Modeling Study of CO2-Induced Asphaltene Precipitation†


The insolubility of asphaltenes in light paraffin liquids and other incompatible fluids, such as carbon dioxide (CO2), is a source of problems during crude oil production operations. Asphaltene precipitation can cause formation damage and wellbore plugging, requiring expensive treatment and cleanup procedures. In the presence of light gases, such methane, ethane, propane, and nitrogen (N2), asphaltenes are usually more stable as pressure and temperature increase; however, experimental measurements indicate that, in the presence of CO2, asphaltenes become more stable as the temperature decreases. In this work, the asphaltene phase behavior in a live reservoir fluid and a dead oil from South America is investigated in a range of pressures and temperatures in the presence of CO2 using the perturbed chain–statistical associating fluid theory (PC–SAFT) equation of state (EoS).
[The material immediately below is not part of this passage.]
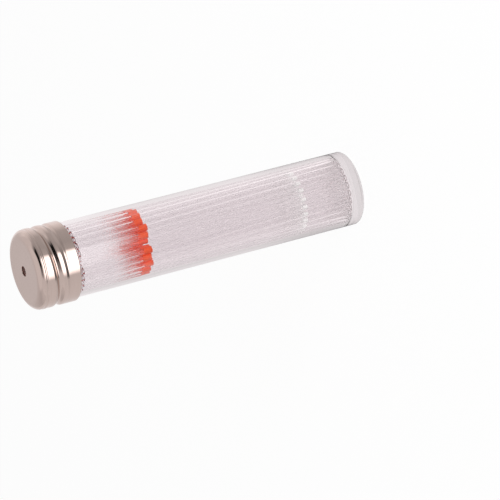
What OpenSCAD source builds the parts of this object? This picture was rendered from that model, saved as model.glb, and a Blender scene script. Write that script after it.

This thermodynamic model has been applied to asphaltene precipitation with different crude oil systems, such as those that involve methane, ethane, or N2. Simulation results using the PC–SAFT EoS model are in good agreement with experimental measurements. A thermodynamic analysis using a model live oil confirms and explains a crossover behavior observed in the simulation of the precipitation onset with CO2. Simulations show that CO2 can act as an inhibitor or a promoter of asphaltene precipitation depending upon the range of temperature, pressure, and composition studied. At fixed pressure and live oil composition, CO2 addition increases the asphaltene stability below the crossover temperature, whereas above this point, the asphaltene becomes less stable when the CO2 concentration is increased.